= PROBLEM TO WORK ON =
Quote the whole listing word for word, please.

= GIVEN MATERIAL =
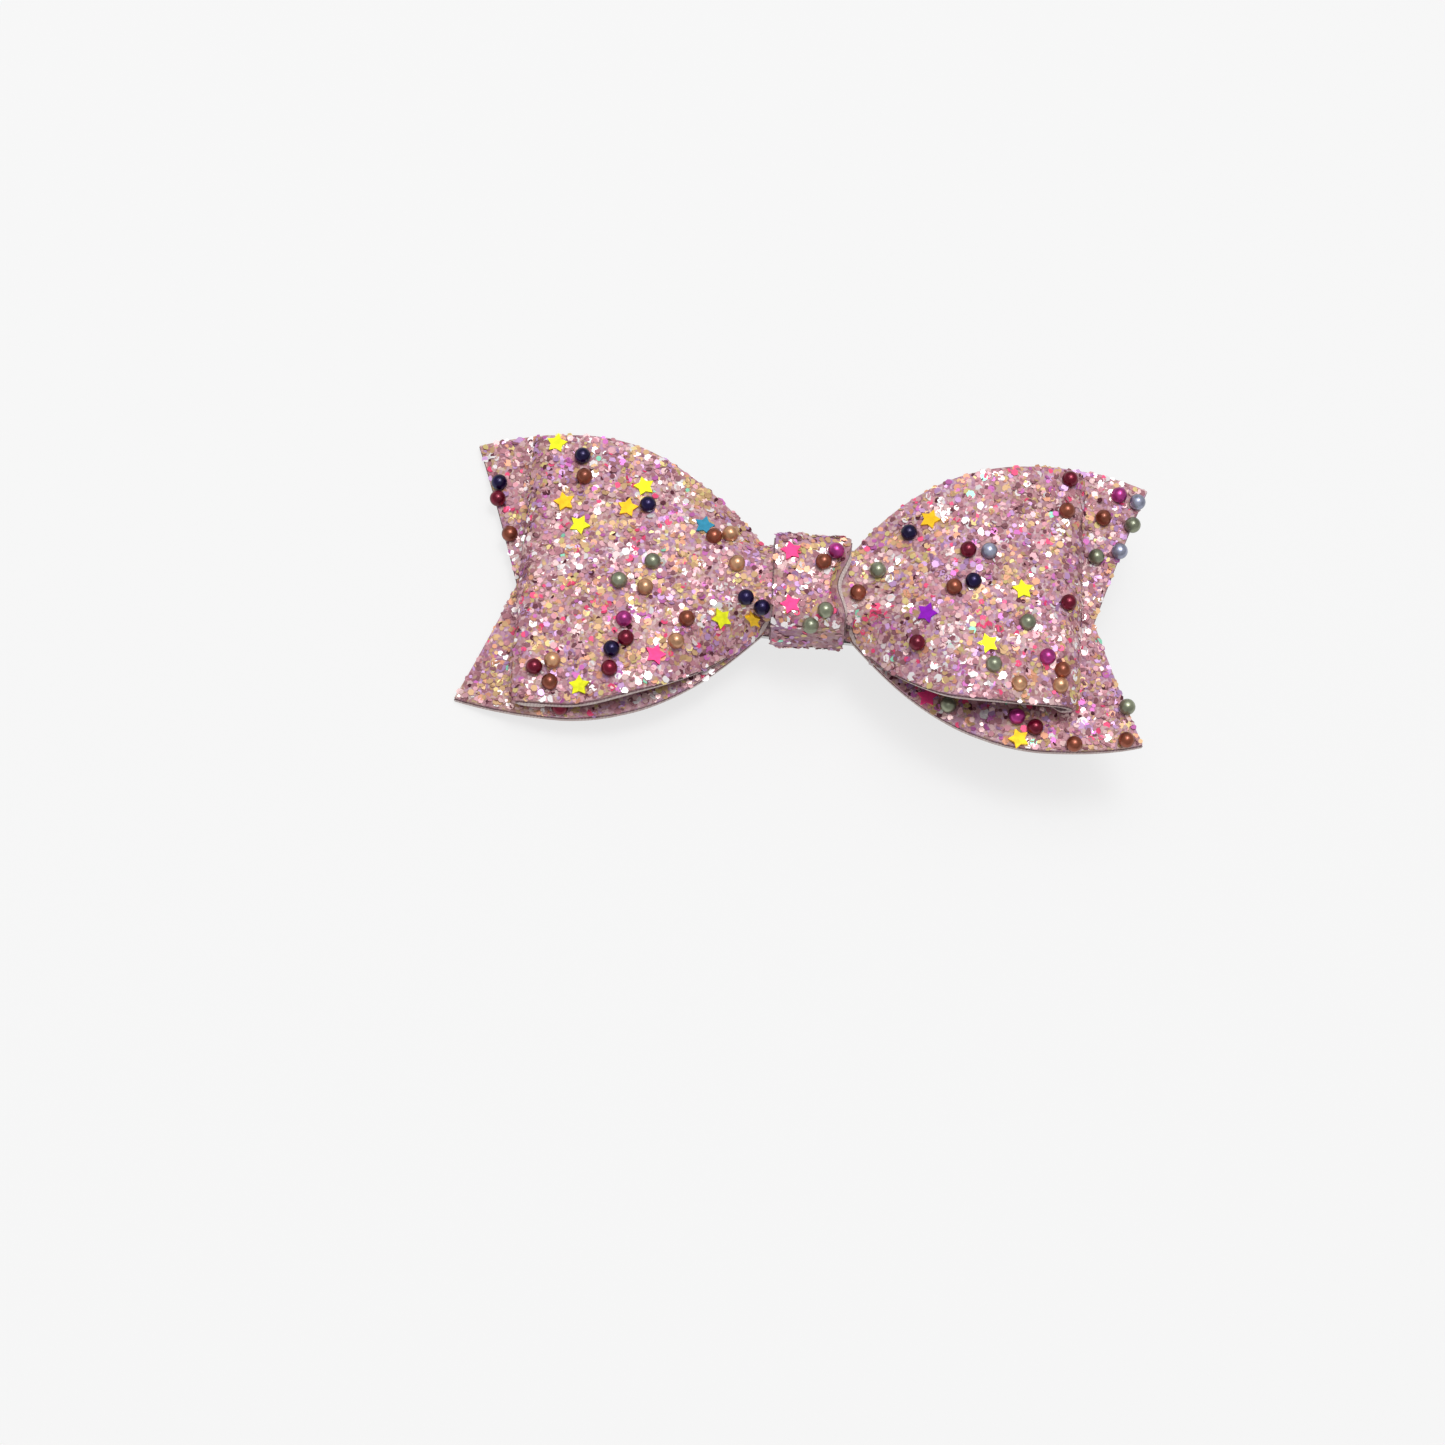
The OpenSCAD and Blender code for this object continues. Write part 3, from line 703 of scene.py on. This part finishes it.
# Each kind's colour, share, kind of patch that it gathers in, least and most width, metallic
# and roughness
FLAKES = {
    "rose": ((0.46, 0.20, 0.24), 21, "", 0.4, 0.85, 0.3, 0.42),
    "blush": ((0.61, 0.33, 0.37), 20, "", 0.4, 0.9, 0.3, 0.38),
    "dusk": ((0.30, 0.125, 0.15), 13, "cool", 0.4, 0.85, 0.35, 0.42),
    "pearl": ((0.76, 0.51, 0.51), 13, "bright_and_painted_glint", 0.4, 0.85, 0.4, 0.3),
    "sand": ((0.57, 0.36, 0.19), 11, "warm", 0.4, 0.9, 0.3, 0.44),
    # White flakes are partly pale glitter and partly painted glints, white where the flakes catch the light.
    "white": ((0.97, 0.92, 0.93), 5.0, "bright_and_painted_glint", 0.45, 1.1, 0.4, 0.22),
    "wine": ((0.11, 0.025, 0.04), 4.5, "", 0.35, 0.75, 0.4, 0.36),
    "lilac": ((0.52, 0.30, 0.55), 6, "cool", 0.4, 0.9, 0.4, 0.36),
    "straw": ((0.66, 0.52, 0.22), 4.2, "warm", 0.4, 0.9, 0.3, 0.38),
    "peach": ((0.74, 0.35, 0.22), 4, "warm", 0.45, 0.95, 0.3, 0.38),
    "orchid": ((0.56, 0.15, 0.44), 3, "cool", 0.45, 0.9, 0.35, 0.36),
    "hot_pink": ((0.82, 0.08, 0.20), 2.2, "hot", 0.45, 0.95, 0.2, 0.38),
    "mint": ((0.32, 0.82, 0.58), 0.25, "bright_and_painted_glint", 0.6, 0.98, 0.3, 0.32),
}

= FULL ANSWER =
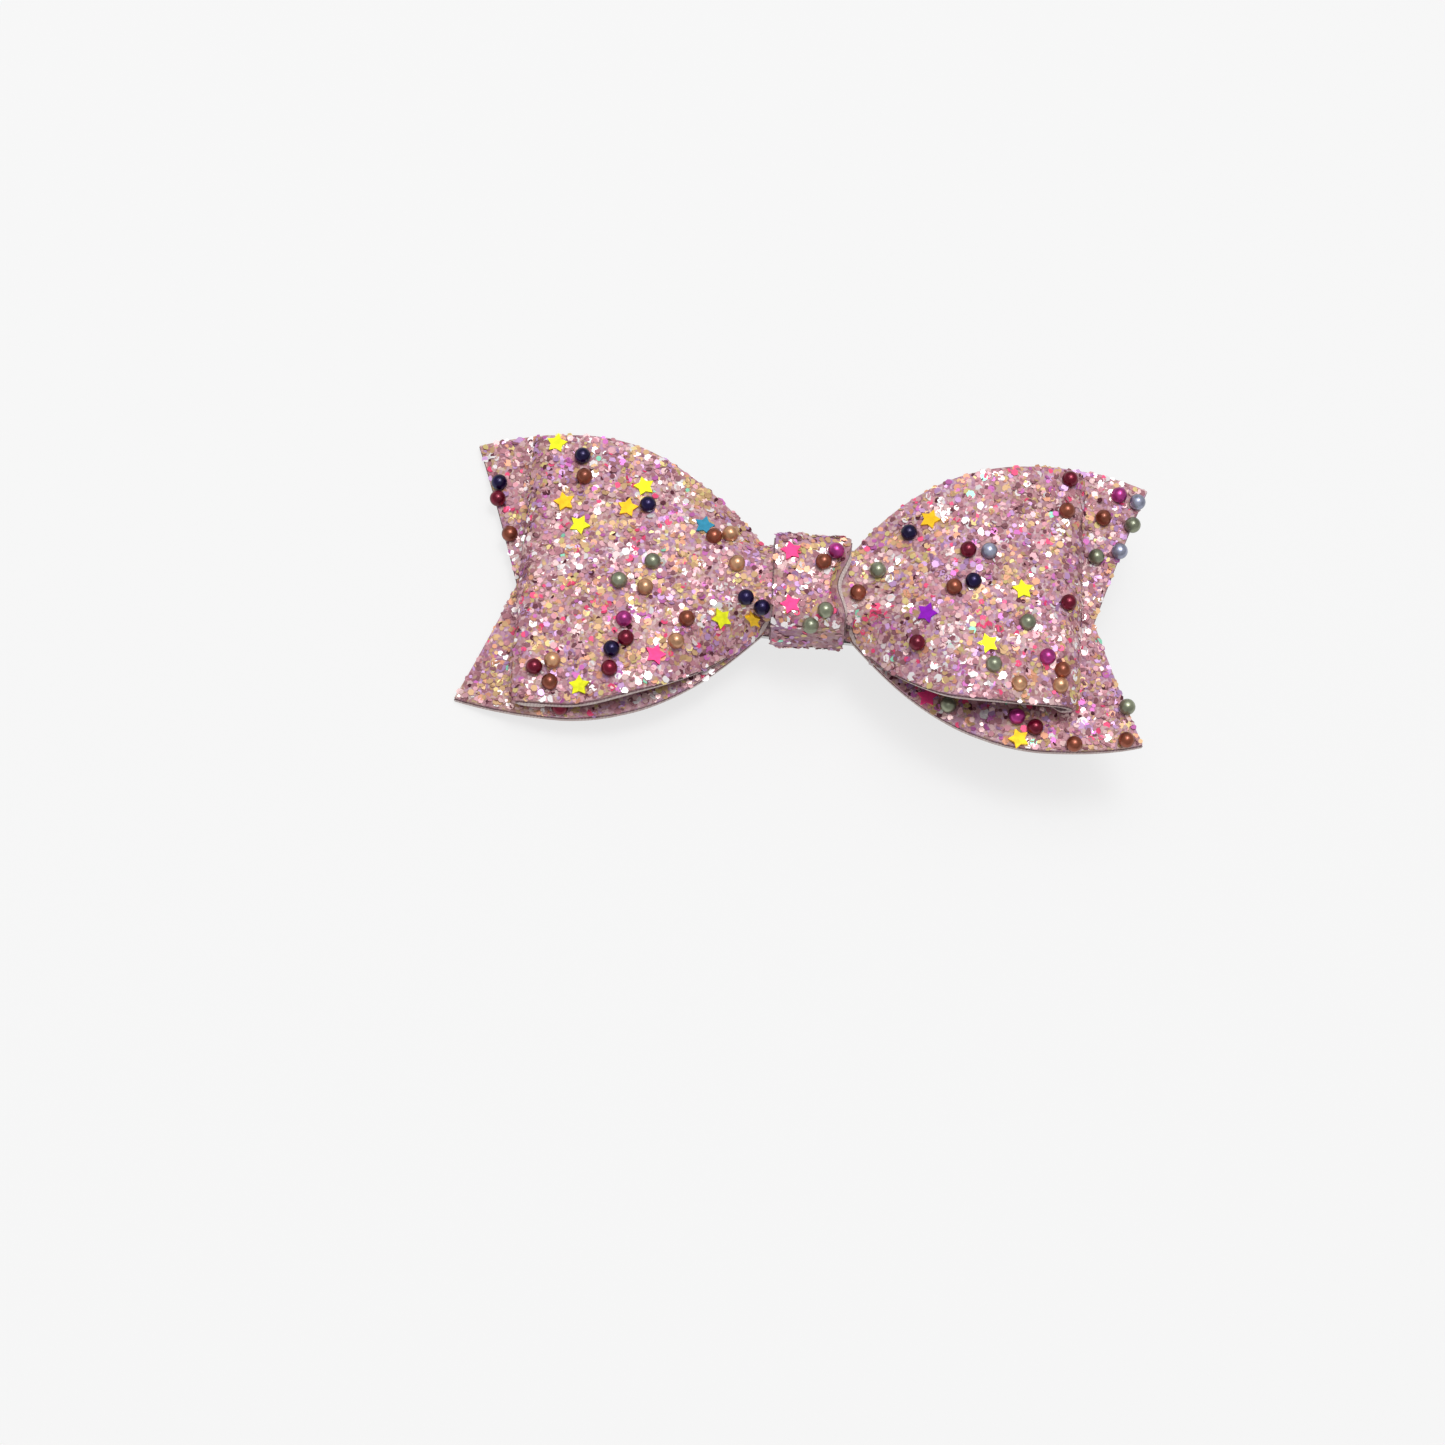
The OpenSCAD and Blender code for this object continues. Write part 3, from line 703 of scene.py on. This part finishes it.
# Each kind's colour, share, kind of patch that it gathers in, least and most width, metallic
# and roughness
FLAKES = {
    "rose": ((0.46, 0.20, 0.24), 21, "", 0.4, 0.85, 0.3, 0.42),
    "blush": ((0.61, 0.33, 0.37), 20, "", 0.4, 0.9, 0.3, 0.38),
    "dusk": ((0.30, 0.125, 0.15), 13, "cool", 0.4, 0.85, 0.35, 0.42),
    "pearl": ((0.76, 0.51, 0.51), 13, "bright_and_painted_glint", 0.4, 0.85, 0.4, 0.3),
    "sand": ((0.57, 0.36, 0.19), 11, "warm", 0.4, 0.9, 0.3, 0.44),
    # White flakes are partly pale glitter and partly painted glints, white where the flakes catch the light.
    "white": ((0.97, 0.92, 0.93), 5.0, "bright_and_painted_glint", 0.45, 1.1, 0.4, 0.22),
    "wine": ((0.11, 0.025, 0.04), 4.5, "", 0.35, 0.75, 0.4, 0.36),
    "lilac": ((0.52, 0.30, 0.55), 6, "cool", 0.4, 0.9, 0.4, 0.36),
    "straw": ((0.66, 0.52, 0.22), 4.2, "warm", 0.4, 0.9, 0.3, 0.38),
    "peach": ((0.74, 0.35, 0.22), 4, "warm", 0.45, 0.95, 0.3, 0.38),
    "orchid": ((0.56, 0.15, 0.44), 3, "cool", 0.45, 0.9, 0.35, 0.36),
    "hot_pink": ((0.82, 0.08, 0.20), 2.2, "hot", 0.45, 0.95, 0.2, 0.38),
    "mint": ((0.32, 0.82, 0.58), 0.25, "bright_and_painted_glint", 0.6, 0.98, 0.3, 0.32),
}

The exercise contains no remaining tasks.